Sunday, June 26, 2011

Self-administered therapy & an open-ended search

I have read quite a bit about psychology, mental illnesses, and their treatment in the past few months. In my spiritual deprivation (and admitted, utter confusion) I guess I am seeking an answer using the only reality-based methods that seem to work.

In the end, however, I know I am already equipped with the tools to help myself. This afternoon I took a nap and slept fitfully. I dreamt that I was at home and becoming angry with my mother for no reason. I snapped at her while trying to explain that exercise, for me, was not mere fun but a necessity to keep my mental health in check.
Not fun, NOT fun, NOT, FUN, I repeated angrily.
My sister was in the room and asked, "Is it really not fun, or is this part of how you never want to be happy for the rest of your life?"

You can see how her question is simultaneously a non-sequitur but also an instant provocation for me to consider how I really want to conduct my own life.

I woke up, confused, head aching, wondering where Brandon had gone and why he had just left me alone. I started to become angry and think about my dream, falling into a despair upon the realization that my angry feelings were once again inappropriate and disproportionate reactions. I went to downstairs to get a drink and take a naproxen for my headache. I intended to come home and write in my blog to calm down. When I finally sat down on the bed again, half full of fumes and half full of self-loathing, I saw that he had written me a note explaining his absence. My anger dissipated like the crashing of water against a concrete sidewalk, a violent and grand emotion reduced, in the end, to a drab wet sidewalk.


In psychotherapeutic terms, I did the following (not totally effectively, of course):
1) Mindfulness: an attempt to describe my own emotions to myself in a non-judgmental and fair manner, taking a step back from the feelings themselves. I became judgmental quite quickly when I felt full of self-loathing, but that is a reaction I have a hard time quenching. I'm working on it.
2) In DBT terms, "taking a vacation." I took a short walk downstairs to do something else rather than focusing and intensifying my anger.
3) Writing therapy. My next step, which I am conducting now.
4) Cognitive restructuring. While I walked to the bathroom, I tried to re-word my anger, even if it was provoked by a mere dream. Of course exercise is fun sometimes. Why else would anyone do it voluntarily? It's not therapy for everyone.

And now I am significantly calmer, if not still disturbed by the ability of anger to seep through the cracks of my subconscious into my dreams. Yet I need to accept myself as a human who makes mistakes and has legitimate feelings. This has always been hard for me, but it is not impossible. I am who I am.

For that matter, who is that? Is she nice? I'm still not sure, I don't know how nice I want her to be. I never want her to be walked all over like a doormat. But when was the last time this really happened because she was too nice? Surely my sexual assault had nothing to do with my niceness--it was, partly, an accident of timing and the blame lies more with K than with me. Entirely with K, I'd probably have to say, though I feel reluctant to say it.

The assault has stirred up an extreme defensiveness in me that I have never known.
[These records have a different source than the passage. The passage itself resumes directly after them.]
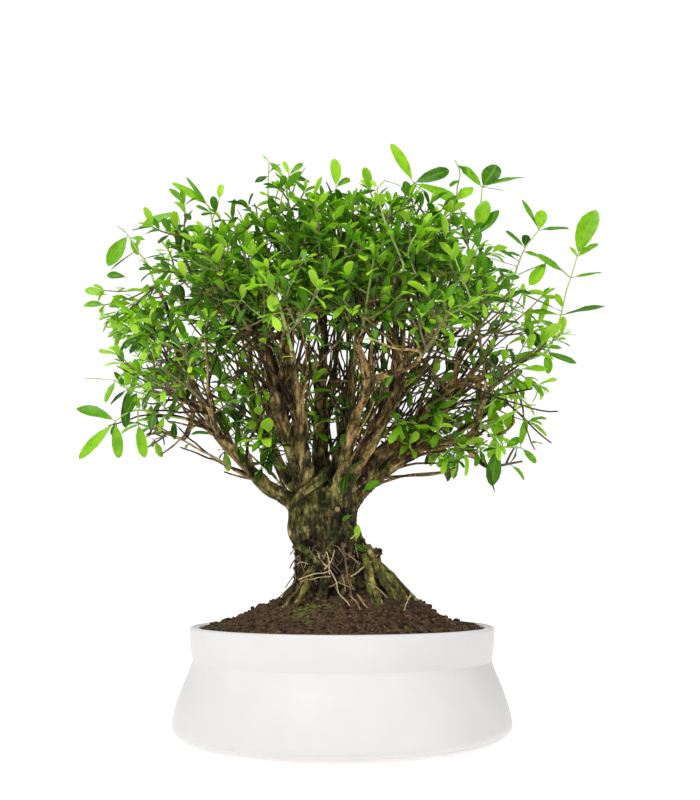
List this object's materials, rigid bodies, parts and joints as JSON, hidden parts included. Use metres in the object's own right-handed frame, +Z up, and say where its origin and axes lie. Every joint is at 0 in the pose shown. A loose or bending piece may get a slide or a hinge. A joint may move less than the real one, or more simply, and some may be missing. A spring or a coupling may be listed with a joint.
{
  "type": "potted serissa bonsai",
  "caption": "Serissa bonsai in a low round white ceramic pot: a gnarled trunk of fused stems, surface roots, fanning limbs and a rounded crown of small oval leaves.",
  "frame": {"origin": "centre of the pot's foot, on the surface it stands on, under the middle of the whole plant", "axes": "+Z up, the longest extent; -Y towards the side seen in the picture, Y being the shortest extent; +X to the right"},
  "size_m": [0.2991, 0.2067, 0.3269],
  "materials": {
    "ceramic": "matt white glaze",
    "net": "moulded plastic net",
    "soil": "moist crumbly potting soil",
    "bark": "rough grey-brown bark with moss",
    "leaf": "smooth glossy leaf"
  },
  "bodies": {
    "root": {"pot": "ceramic", "drain_mesh": "net", "soil": "soil", "trunk_roots_and_limbs": "bark", "leafy_spray_01": "leaf", "leafy_spray_02": "leaf", "leafy_spray_03": "leaf", "leafy_spray_04": "leaf", "leafy_spray_05": "leaf", "leafy_spray_06": "leaf", "leafy_spray_07": "leaf", "leafy_spray_08": "leaf", "leafy_spray_09": "leaf", "leafy_spray_10": "leaf", "leafy_spray_11": "leaf", "leafy_spray_12": "leaf", "leafy_spray_13": "leaf", "leafy_spray_14": "leaf", "leafy_spray_15": "leaf", "leafy_spray_16": "leaf", "leafy_spray_17": "leaf", "leafy_spray_18": "leaf", "leafy_spray_19": "leaf", "leafy_spray_20": "leaf", "leafy_spray_21": "leaf", "leafy_spray_22": "leaf", "leafy_spray_23": "leaf", "leafy_spray_24": "leaf", "leafy_spray_25": "leaf", "leafy_spray_26": "leaf", "leafy_spray_27": "leaf", "leafy_spray_28": "leaf", "leafy_spray_29": "leaf", "leafy_spray_30": "leaf", "leafy_spray_31": "leaf", "leafy_spray_32": "leaf", "leafy_spray_33": "leaf", "leafy_spray_34": "leaf", "leafy_spray_35": "leaf", "leafy_spray_36": "leaf", "long_shoot_01": "leaf", "long_shoot_02": "leaf", "long_shoot_03": "leaf", "long_shoot_04": "leaf", "long_shoot_05": "leaf", "long_shoot_06": "leaf", "long_shoot_07": "leaf", "long_shoot_08": "leaf", "long_shoot_09": "leaf", "long_shoot_10": "leaf", "long_shoot_11": "leaf", "long_shoot_12": "leaf"}
  },
  "joints": []
}
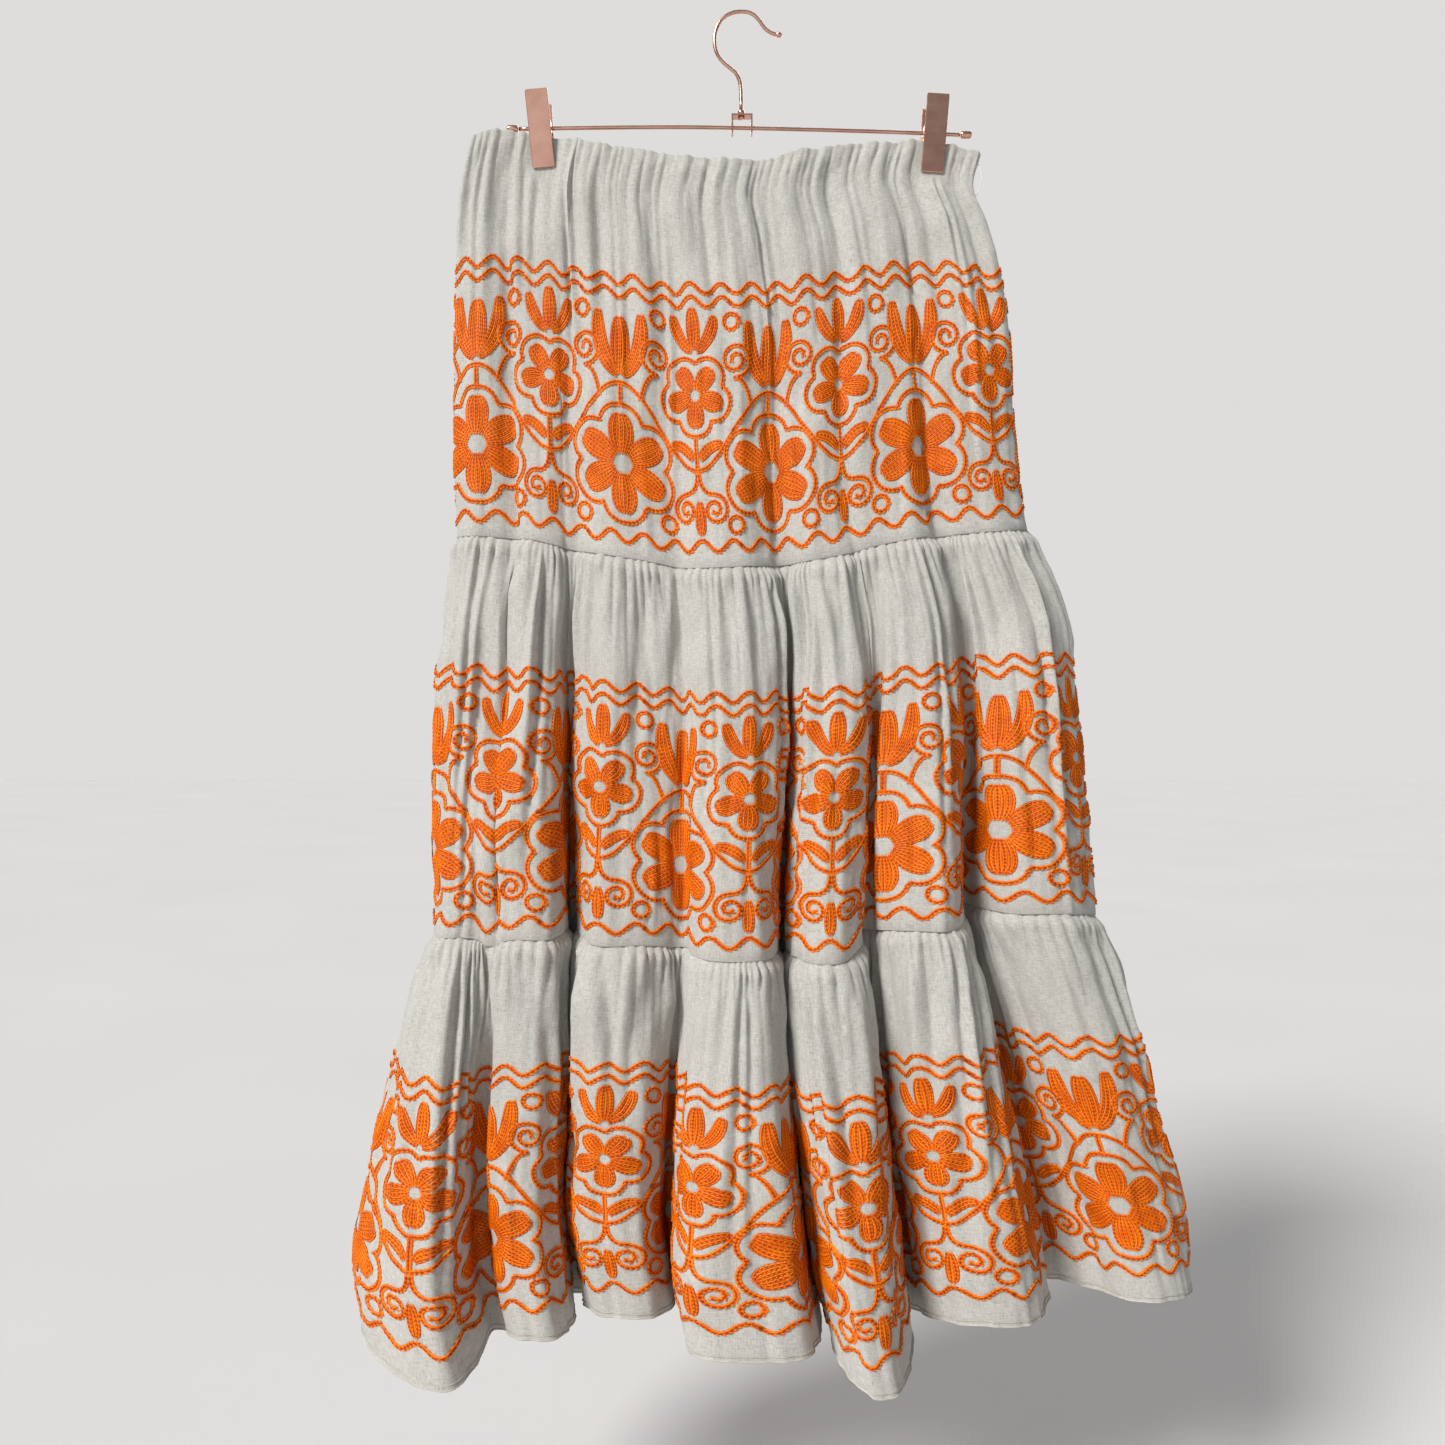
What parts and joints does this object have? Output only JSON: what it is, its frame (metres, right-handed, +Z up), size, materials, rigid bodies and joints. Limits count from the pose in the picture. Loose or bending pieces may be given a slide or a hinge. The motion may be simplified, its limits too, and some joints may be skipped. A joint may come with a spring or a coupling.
{
  "type": "tiered maxi skirt on a clip hanger",
  "caption": "Long tiered skirt with a gathered elastic waist, hanging flat from the two clips of a rose gold wire hanger with a hook.",
  "frame": {"origin": "inside of the top of the hook's curve, where the hanger rests on a rail or wall hook", "axes": "+Z up, -Y out of the front of the skirt, +X to the right of somebody looking at the front"},
  "size_m": [0.6408, 0.1964, 1.0278],
  "materials": {
    "linen": "matte",
    "rose_gold": "polished"
  },
  "bodies": {
    "root": {"tier1_front": "linen", "tier1_back": "linen", "tier2_front": "linen", "tier2_back": "linen", "tier3_front": "linen", "tier3_back": "linen", "hanger_bar": "rose_gold", "bar_bead_left": "rose_gold", "bar_bead_right": "rose_gold", "hanger_hook": "rose_gold", "hook_bracket": "rose_gold", "clip_left_front": "rose_gold", "clip_left_back": "rose_gold", "clip_left_spring": "rose_gold", "clip_right_front": "rose_gold", "clip_right_back": "rose_gold", "clip_right_spring": "rose_gold"}
  },
  "joints": []
}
I feel the need to be more assertive than I have never been--and why? Because I partly feel that when people are intimidated by me, I become more protected from another assault. But I know that can't be true either, that all sorts of women are assaulted. Although, as I learned a couple entries ago, some prior experiences (such as sexual harrassment or verbal abuse, in my case) may predispose others to a more intense traumatization than others. That those who experience a great deal of stress in early life are more prone to reactions that align with mental illness, than with milder forms of cognitive and psychological disturbance. (Early stress is not extreme, but certainly present, in my case). But how do I reiterate this complex truth to myself every time I feel the need to defend the content and character of my very person?

I can't. I just need to make it seem as silly as it is. Who cares if some man thinks I cannot lift a 35 pound rock by myself. Who cares if a passing stranger calls me a cutie and a sweetheart if the compliment I really want to receive is about my competence and strength. Who cares if a relative scorns me because I am not girlish enough. (Do I interpret this as a compliment or an insult?) The real truth comes through when I look at it. I am clearly a woman, but not a traditional one on every account. I simply want people to accept me for who I am, and not to harm me because of it.) This degree of anxiety about my own demeanor is silly. I am...who I am.

And in this weird transitional period of my life, I have no idea who I am. But I need to hang on and remember that it will come to me, if in fits and spurts and unexpected ways. I will get there.